Robust Model Reductions for the Boundary Feedback Stabilization of Magnetizable Piezoelectric Beams
Ahmet Kaan Aydin, Ahmet Ozkan Ozer, Jacob Walterman
TL;DR
This work addresses robust boundary-feedback stabilization of magnetizable piezoelectric beams governed by strongly coupled PDEs, where high-frequency modes challenge standard discretizations. It introduces two model-reduction approaches: a FEM-based reduction with linear splines that requires explicit spectral filtering to maintain observability, and an order-reduction finite differences (ORFD) scheme that achieves exponential stability without filtering via Lyapunov analysis.

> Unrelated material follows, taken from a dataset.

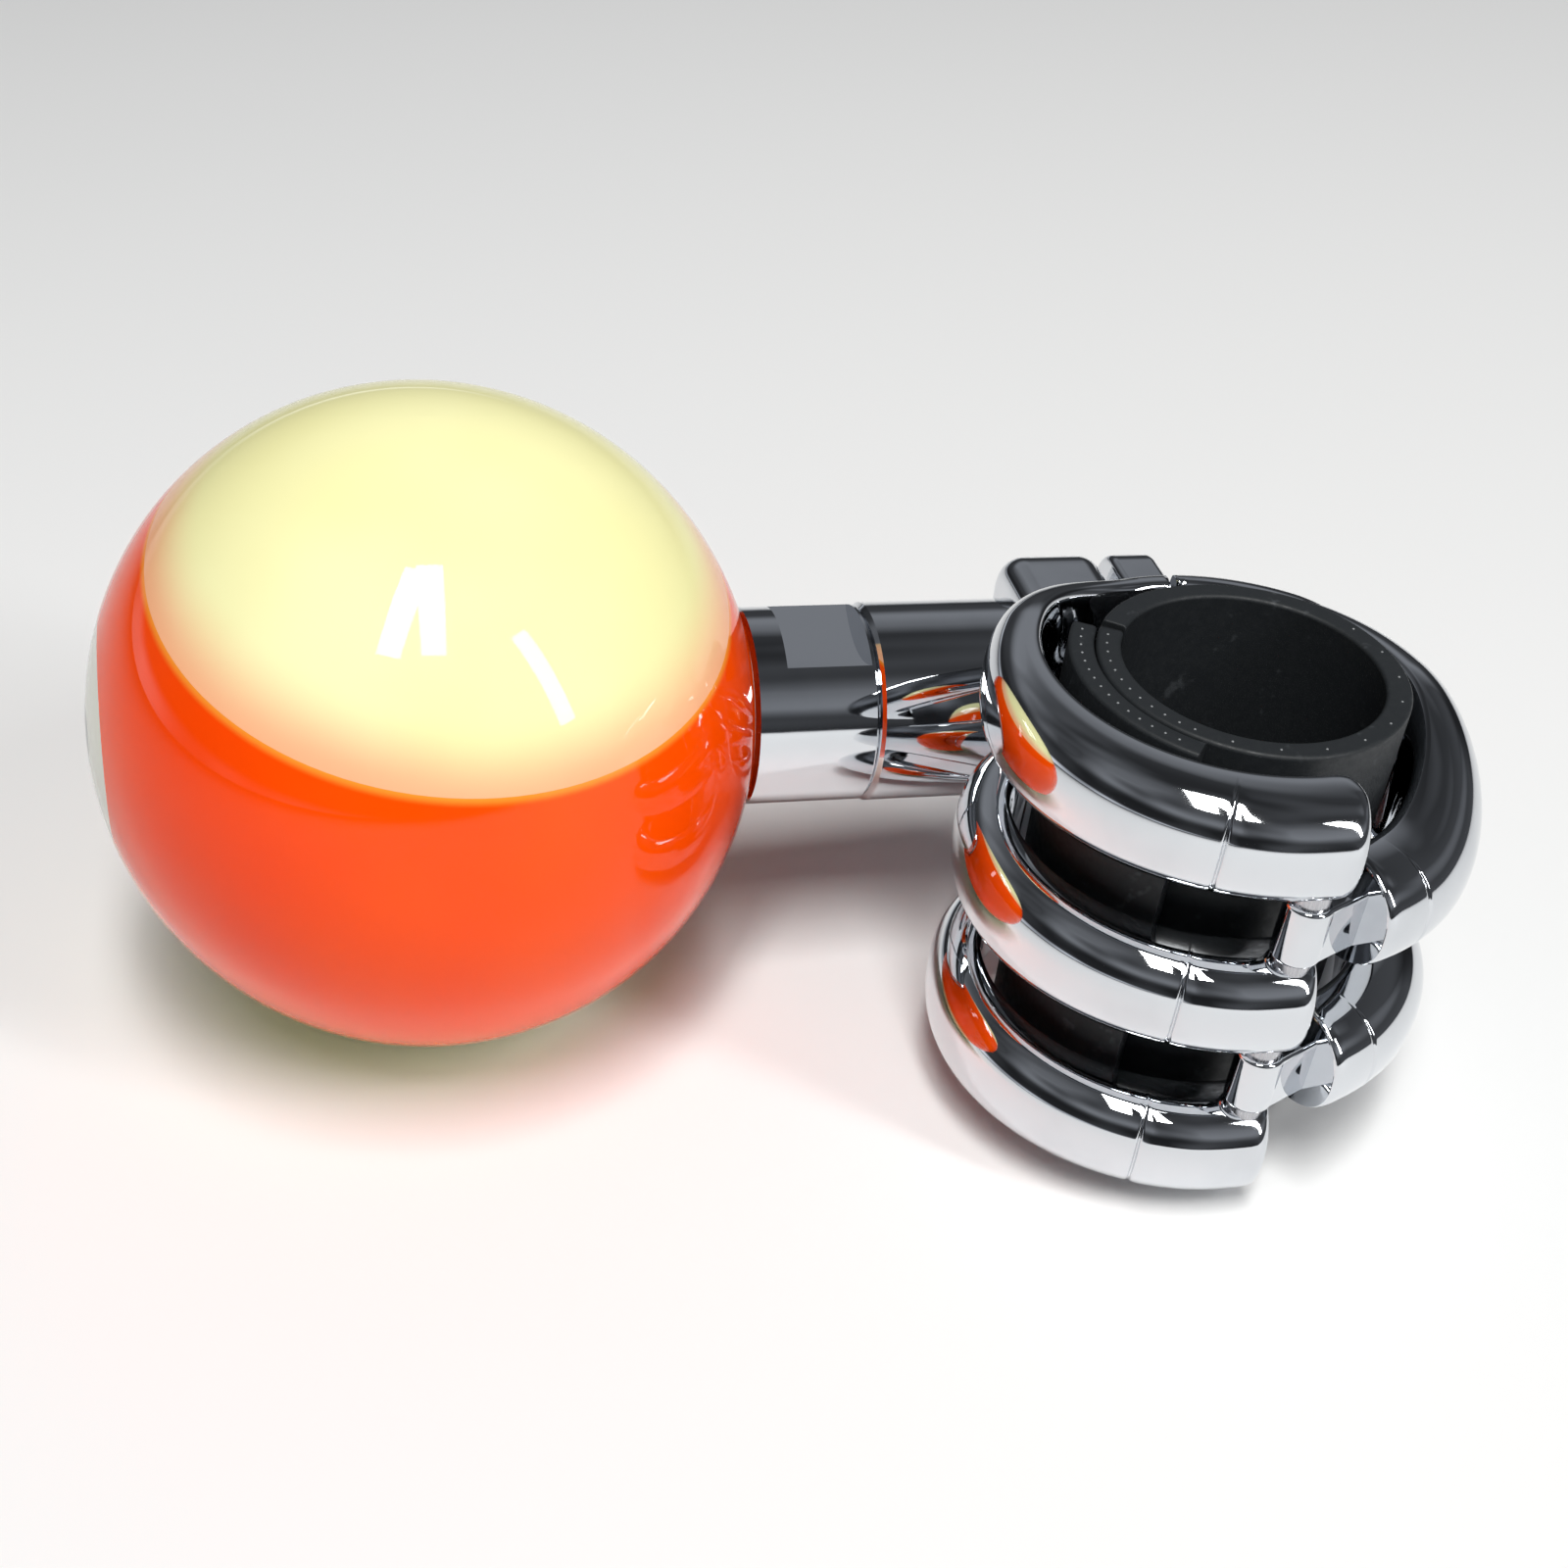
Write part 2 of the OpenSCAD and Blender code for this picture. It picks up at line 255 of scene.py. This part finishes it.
finish = {
    "ball_cream": cream_resin(),
    "ball_orange": orange_resin(),
    "ball_white": disc_resin(),
    "ball_ink": ink_resin(),
    "chrome": chrome(),
    "steel": ground_steel("ground_steel", rgb(0.62, 0.62, 0.64), rgb(0.42, 0.42, 0.45), 0.2),
    "spring_steel": ground_steel("spring_steel", rgb(0.12, 0.12, 0.14), rgb(0.06, 0.06, 0.07), 0.3),
    "brass": ground_steel("turned_brass", rgb(0.80, 0.56, 0.22), rgb(0.62, 0.42, 0.15), 0.2),
    "nylon": nylon(),
    "rubber": rubber(),
}

for part in frame["record"]["subparts"]:
    mesh = nodes[part["node"]].data
    mesh.materials.clear()
    mesh.materials.append(finish[part["material_slot"]])


# ---- Mesh helpers ----
def smoothstep(low, high, value):
    t = min(max((value - low) / (high - low), 0.0), 1.0)
    return t * t * (3 - 2 * t)


def superround(phi, power):
    """Point on a unit superellipse, at angle phi."""
    c, s = math.cos(phi), math.sin(phi)
    return (math.copysign(abs(c) ** (2 / power), c), math.copysign(abs(s) ** (2 / power), s))


def piece(name, verts, faces, slot, body, *stands_for):
    """A finished mesh piece in millimetres, riding on a body and standing for CAD nodes."""
    mesh = bpy.data.meshes.new(name)
    mesh.from_pydata([Vector(v) * MM for v in verts], [], faces)
    work = bmesh.new()
    work.from_mesh(mesh)
    bmesh.ops.recalc_face_normals(work, faces=work.faces)
    work.to_mesh(mesh)
    work.free()
    for polygon in mesh.polygons:
        polygon.use_smooth = True
    mesh.materials.append(finish[slot])
    made = bpy.data.objects.new(name, mesh)
    made.modifiers.new("flat_faces_stay_flat", "WEIGHTED_NORMAL")
    bpy.context.scene.collection.objects.link(made)
    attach(made, body)
    if stands_for:
        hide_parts(*stands_for)
    return made


# Longest side of an outline that a round hole is joined to
HOLE_SIDE = 0.6


class Build:
    """Closed bodies collected into one mesh."""

    def __init__(self):
        self.verts = []
        self.faces = []

    def loft(self, rings):
        """Skins a list of closed rings and caps both ends."""
        start, count = len(self.verts), len(rings[0])
        for ring in rings:
            self.verts.extend(ring)
        for i in range(len(rings) - 1):
            for j in range(count):
                k = (j + 1) % count
                a, b = start + i * count, start + (i + 1) * count
                self.faces.append((a + j, a + k, b + k, b + j))
        self.faces.append(tuple(start + j for j in reversed(range(count))))
        self.faces.append(tuple(start + (len(rings) - 1) * count + j for j in range(count)))
        return self

    def tube(self, rings):
        """Skins closed rings that run on from the last back to the first, with no caps."""
        start, count = len(self.verts), len(rings[0])
        for ring in rings:
            self.verts.extend(ring)
        for i in range(len(rings)):
            for j in range(count):
                k = (j + 1) % count
                a, b = start + i * count, start + (i + 1) % len(rings) * count
                self.faces.append((a + j, a + k, b + k, b + j))
        return self

    def prism(self, outline, low, high, place, edge, steps=5, hole=None):
        """An outline pushed from low to high, with both rims rounded by edge.

        place maps (u, v, w) to a point, and hole is the (u, v, radius) of a round hole right through.
        """
        if hole:
            outline = filled_in(outline, HOLE_SIDE)
        rings = []
        for i in range(steps + 1):
            turn = math.pi / 2 * i / steps
            rings.append((edge * (1 - math.sin(turn)), low + edge * (1 - math.cos(turn))))
        rings += [(inset, high + low - w) for inset, w in reversed(rings)]
        skin = [[place(u, v, w) for u, v in shrink(outline, inset)] for inset, w in rings]
        if not hole:
            return self.loft(skin)
        middle_u, middle_v, radius = hole
        turns = [math.atan2(v - middle_v, u - middle_u) for u, v in outline]
        bore = [(middle_u + radius * math.cos(t), middle_v + radius * math.sin(t)) for t in turns]
        return self.tube(skin + [[place(u, v, high) for u, v in bore], [place(u, v, low) for u, v in bore]])


def filled_in(outline, step):
    """The same closed outline with points at most a step apart."""
    points = []
    for i, (x, y) in enumerate(outline):
        far_x, far_y = outline[(i + 1) % len(outline)]
        parts = max(1, math.ceil(math.hypot(far_x - x, far_y - y) / step))
        points += [(x + (far_x - x) * k / parts, y + (far_y - y) * k / parts) for k in range(parts)]
    return points


def shrink(outline, inset):
    """A closed anticlockwise outline moved inward along its own normals."""
    count = len(outline)
    moved = []
    for i, (x, y) in enumerate(outline):
        before, after = outline[i - 1], outline[(i + 1) % count]
        dx, dy = after[0] - before[0], after[1] - before[1]
        length = math.hypot(dx, dy) or 1.0
        moved.append((x - dy / length * inset, y + dx / length * inset))
    return moved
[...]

The ORFD method yields decay rates independent of the discretization parameter and demonstrates uniform energy convergence to the PDE model, while the FEM approach, although improved, relies on branch-specific filtering and spectral computations. Numerical experiments with realistic material data validate the theoretical results, reveal a strong coupling between feedback gains and optimal filtering, and show ORFD's superior stability and computational efficiency. The paper also provides a practical algorithm for separating eigenvalue branches to apply filtering correctly and outlines future work extending these techniques to more complex, multi-layer beam models.
Abstract
Magnetizable piezoelectric beams exhibit strong couplings between mechanical, electric, and magnetic fields, significantly affecting their high-frequency vibrational behavior. Ensuring exponential stability under boundary feedback controllers is challenging due to the uneven distribution of high-frequency eigenvalues in standard Finite Difference models. While numerical filtering can mitigate instability as the discretization parameter tends to zero, its reliance on explicit spectral computations is computationally demanding. This work introduces two novel model reduction techniques for stabilizing magnetizable piezoelectric beams. First, a Finite Element discretization using linear splines is developed, improving numerical stability over standard Finite Differences. However, this method still requires numerical filtering to eliminate spurious high-frequency modes, necessitating full spectral decomposition. Numerical investigations further reveal a direct dependence of the optimal filtering threshold on feedback amplifiers. To overcome these limitations, an alternative order-reduction Finite Difference scheme is proposed, eliminating the need for numerical filtering. Using a Lyapunov-based framework, we establish exponential stability with decay rates independent of the discretization parameter. The reduced model also exhibits exponential error decay and uniform energy convergence to the original system. Numerical simulations validate the effectiveness of the proposed methods, and we construct an algorithm for separating eigenpairs for the proper application of the numerical filtering. Comparative spectral analyses and energy decay results confirm the superior stability and efficiency of the proposed approach, providing a robust framework for model reduction in coupled partial differential equation systems.